We walked into the office where I met the receptionist Angie Valenzuela. Like many legal service offices it was adorned with an old wooden desk, a second-hand Naugahyde couch, and randomly placed folding chairs resting on a linoleum covered cement floor. On a corner coffee table stood a single-bulb lamp and pamphlets printed in English and Spanish: How to Apply for Public Assistance, How to Handle Your Own Case in Small Claims Court and You Can Live on a Budget. The tiny lawyers' offices each had an old wooden chair a second hand desk, and a bookshelf. The only set of books expressing California codes or laws and the only set of books reporting the courts' interpretation of the codes were crammed into a nine by twelve storage room in the rear which served as the library. Except for the codes and opinions a retiring private attorney had donated and the legal texts CRLA layers purchased themselves, the only place we could find he law applicable to the varied legal problems that brought us clients was the county law library on the second floor of the courthouse half-mile away.

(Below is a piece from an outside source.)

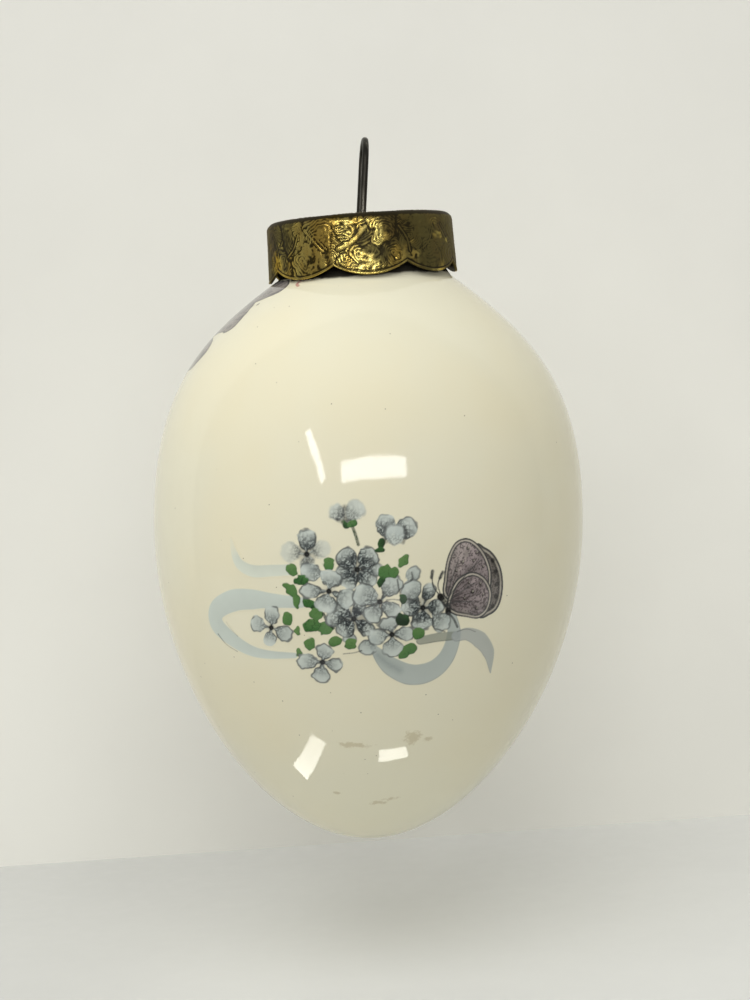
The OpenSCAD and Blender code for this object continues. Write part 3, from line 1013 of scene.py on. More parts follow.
# Points here are millimetres round from the side and millimetres above the tip, and so is
# the patch: left, right, bottom and top.
SIDE_PATCH = (-12.5, 14.5, 70.0, 85.9)
LILAC_ROOT = (-1.4, 79.0)
FAR_LILAC_WINGS = [
    [(-1.6, 80.4), (-3.6, 83.0), (-6.4, 84.2), (-9.2, 83.0), (-9.6, 80.4), (-6.4, 78.9)],
    [(-1.8, 78.0), (-4.6, 78.3), (-8.2, 77.8), (-9.6, 75.8), (-7.4, 74.0), (-4.2, 74.2)],
]
NEAR_LILAC_WINGS = [
    [(-0.8, 76.6), (2.2, 76.9), (5.2, 76.6), (7.9, 75.7), (8.7, 74.4), (7.7, 72.7),
     (5.6, 71.8), (3.0, 71.6), (0.0, 73.6)],
    [(-0.6, 78.2), (2.0, 80.9), (6.4, 82.1), (8.3, 81.1), (9.7, 79.6), (10.5, 78.2),
     (9.4, 77.5), (6.0, 77.3), (2.6, 76.9)],
    [(-0.6, 80.0), (0.6, 83.4), (4.0, 85.1), (7.9, 85.2), (9.8, 84.4), (10.3, 83.3),
     (9.0, 82.5), (7.0, 81.8), (2.2, 80.8)],
]
LILAC_SPOTS = [
    (8.2, 74.2, 0.4), (6.4, 73.4, 0.35), (4.4, 75.2, 0.4), (8.4, 78.4, 0.4),
    (5.6, 79.0, 0.35), (7.6, 83.4, 0.4), (4.6, 83.0, 0.35), (-6.6, 81.6, 0.45),
    (-6.8, 76.0, 0.4), (-4.4, 82.0, 0.3),
]
LILAC_EDGE_SPOTS = [(9.2, 81.6), (8.8, 79.9), (8.2, 78.2)]
LILAC_BODY = [(-1.5, 82.4), (-1.4, 79.5), (-1.2, 76.0), (-1.0, 74.4)]
LILAC_HEAD = (-1.5, 82.9)
HALO = (11.7, 84.8)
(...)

A year before I even heard of California Rural Legal Assistance, a young lawyer, Jim Lorenz with O'Melvany and Myers, the largest law firm in Los Angeles convinced President Johnson's staff in Washington D.C. to open nine law offices spread across rural California to represent farm workers. Lorenz recruited Boston lawyer Gary Bellow to join in the adventure. Meanwhile, Martin Glick, a slender idealistic magna cum laude at Ohio State who saw his future as a tax lawyer but was working for the justice department trying civil rights cases in the South, met Bob Gnaizda who worked for the Internal Revenue Service. Glick and Gnaizda became friends and instead of Glick joining Gnaizda at the IRS doing tax law, Gnaizda agreed to join Glick in the South where Glick was working on a case the Justice Department filed against deputy sheriffs in Mississippi who murdered civil rights activists Michael Schwerner, James Cheney and Andrew Goodman until Glick received a phone call at the Holliday Inn in McComb, Mississippi from Gnaizda. Jim Lorenz had recruited Gnaizda. Instead of Gnaizda joining Glick in Mississippi, Gnaizda told Glick they were going to California to end the abuse and exploitation of farm workers. Glick and Gnaizda ended up with CRLA in Salinas.

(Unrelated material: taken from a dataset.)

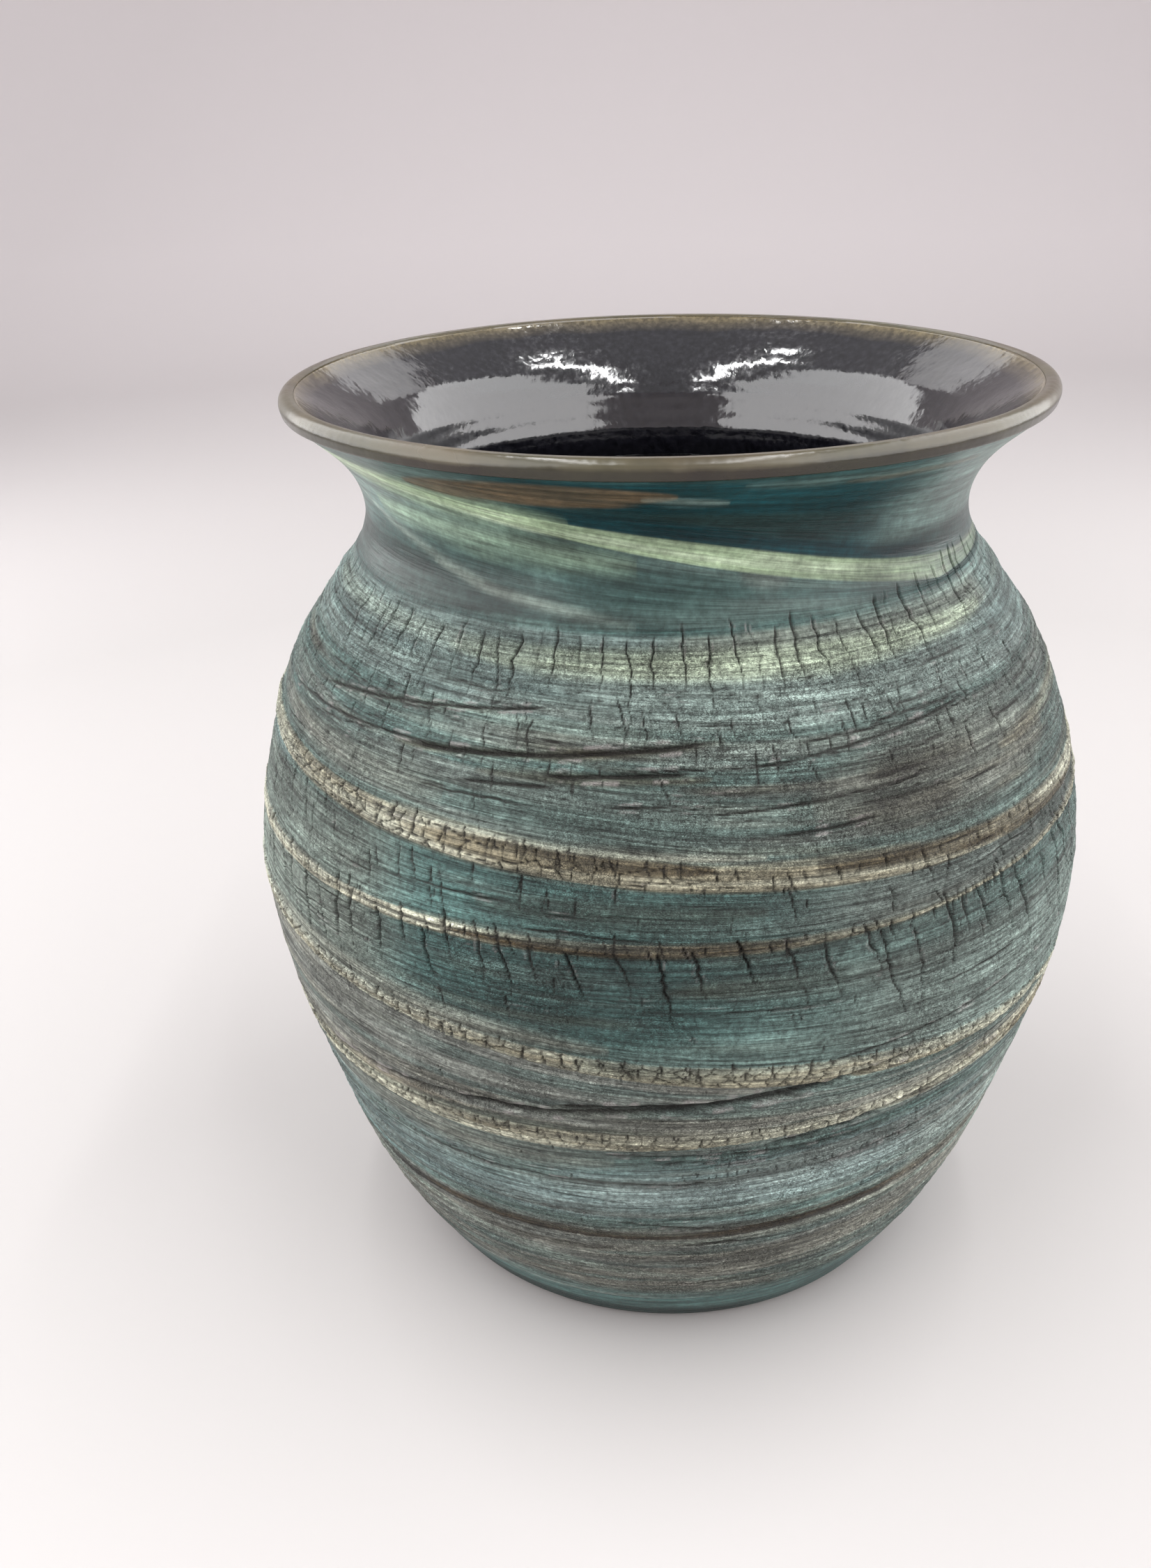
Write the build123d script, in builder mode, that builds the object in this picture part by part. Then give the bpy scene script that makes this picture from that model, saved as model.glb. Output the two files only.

When I arrived in Salinas, I already knew that my classmate Ralph Abascal was starting to work in the Salinas office. Since neither Abascal nor I had received bar exam results, the only licensed attorney in the office was Marty Glick. Within months, Denny Powell, a Notre Dame attorney who had worked in the Madera CRLA office since it opened a year earlier, Bill Daniels a CRLA attorney who worked in the McFarland CRLA office since it opened a year earlier, Dick Gonzalez the first Spanish -speaking lawyer in the Salinas office, and Harvard law school graduate Dave Kirkpatrick joined us. Soon, I met Cruz Reynoso the new CRLA Director at a Peace Corps intensive Spanish program and found myself at the Catholic church parish hall in Soledad, thirty miles south of Salinas representing clients with Hector De la Rosa the community worker who taught me about the living conditions of farm workers, and brought to the office the children who we represented with Glick's skill and experience in an effort to terminate the labeling of Spanish Speaking children mentally retarded because they scored low on English-administered IQ tests, and farm workers forced to engage in stoop labor who CRLA represented to convince California's Supreme Court to ban the short-handled hoe that was crippling hundreds of thousands of farm works forced stoop all day to thin and weed crops with the short hoe.
Over the past fifty years, CRLA's initial staff has moved on. Governor Jerry Brown placed Cruz Reynoso on California's Supreme Court and many CRLA lawyers joined Jerry Brown when he became Governor of California. Over the past fifty years, CRLA has continued to represent hundreds of thousands of farm workers living a cruel life in poverty. Today, their efforts continue.